Desde luego, una de las ideas omnipresentes en todo el libro consiste en argumentar que una línea de demarcación entre ciencia y no ciencia no es asunto extravagante. En verdad, hay que considerar obvio que no se puede enjuiciar algo cuya naturaleza se desconoce por completo, ni se puede evaluar ese algo si el examinador no es capaz de distinguir entre el objeto auténtico y los remedos sin valor o las copias fraudulentas de la cosa en cuestión. De todos modos, no se trata de temas que haya que descalificar sin más.
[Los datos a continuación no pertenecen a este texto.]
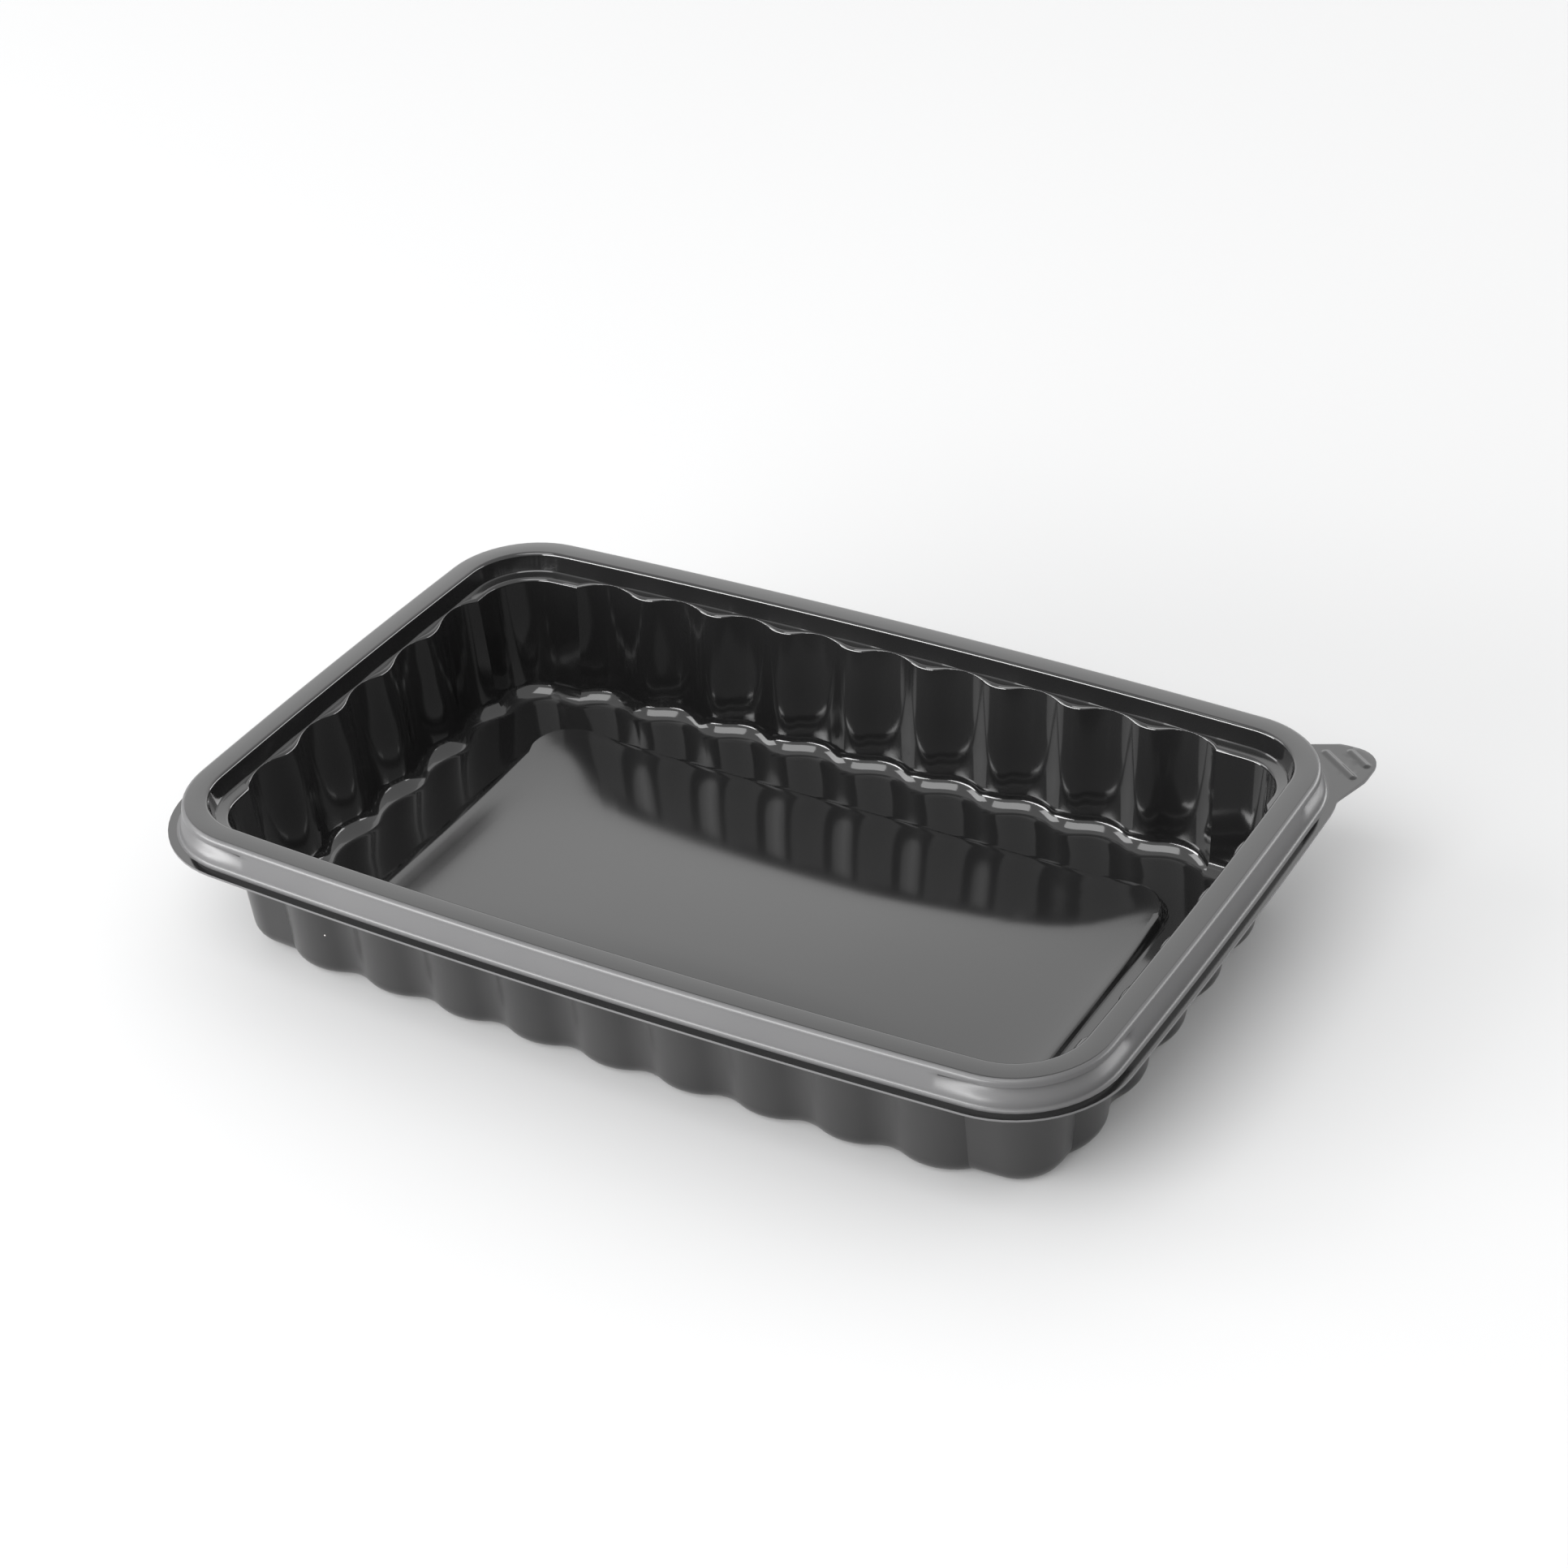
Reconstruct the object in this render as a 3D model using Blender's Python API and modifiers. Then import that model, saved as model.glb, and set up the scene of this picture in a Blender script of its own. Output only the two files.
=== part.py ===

Creer en la existencia real de ángeles y demonios es, seguramente, un error, pero es también, como hecho sociocultural, un fenómeno colectivo que merece ser conocido y estudiado. Bunge no rehúye el desafío, sino que plantea la siguiente tesis: “El surgimiento y la difusión de la superstición, la pseudociencia y la anticiencia son fenómenos psicosociales importantes, dignos de ser investigados de forma científica y, tal vez, hasta de ser utilizados como indicadores del estado de salud de una cultura” (83).
Por último, hay que advertir que Bunge soporta mal la arrogancia de los colegas que considera incompetentes, sobre todo cuando van arropados de charlatanería, superficialidad o tendencias al pasteleo con el idealismo, el anticientificismo o la subordinación a oligarquías opresoras (económicas, políticas, ideológicas, clericales). También afirma, sin reparos, que “los profesores universitarios tienen el deber de estar a la altura de criterios de rigor intelectual cada vez más exigentes, así como de abstenerse de enseñar pseudociencia y anticiencia. La libertad académica sólo se refiere a la búsqueda y enseñanza de la verdad. No es una licencia para decir sandeces” (189). Y exige diferenciar bien los planos y las responsabilidades: “La ciencia básica es moralmente neutral: lo que hace es explorar el mundo. Los tecnólogos sí que averiguan cómo cambiarlo y lo hacen con ayuda de los descubrimientos científicos. Pero estos tecnólogos sólo proporcionan los planos para hacer los cambios, los cuales se quedan en forma de diseños o programas, a menos que los industriales, los políticos o los mandamases los hagan poner en práctica” (174).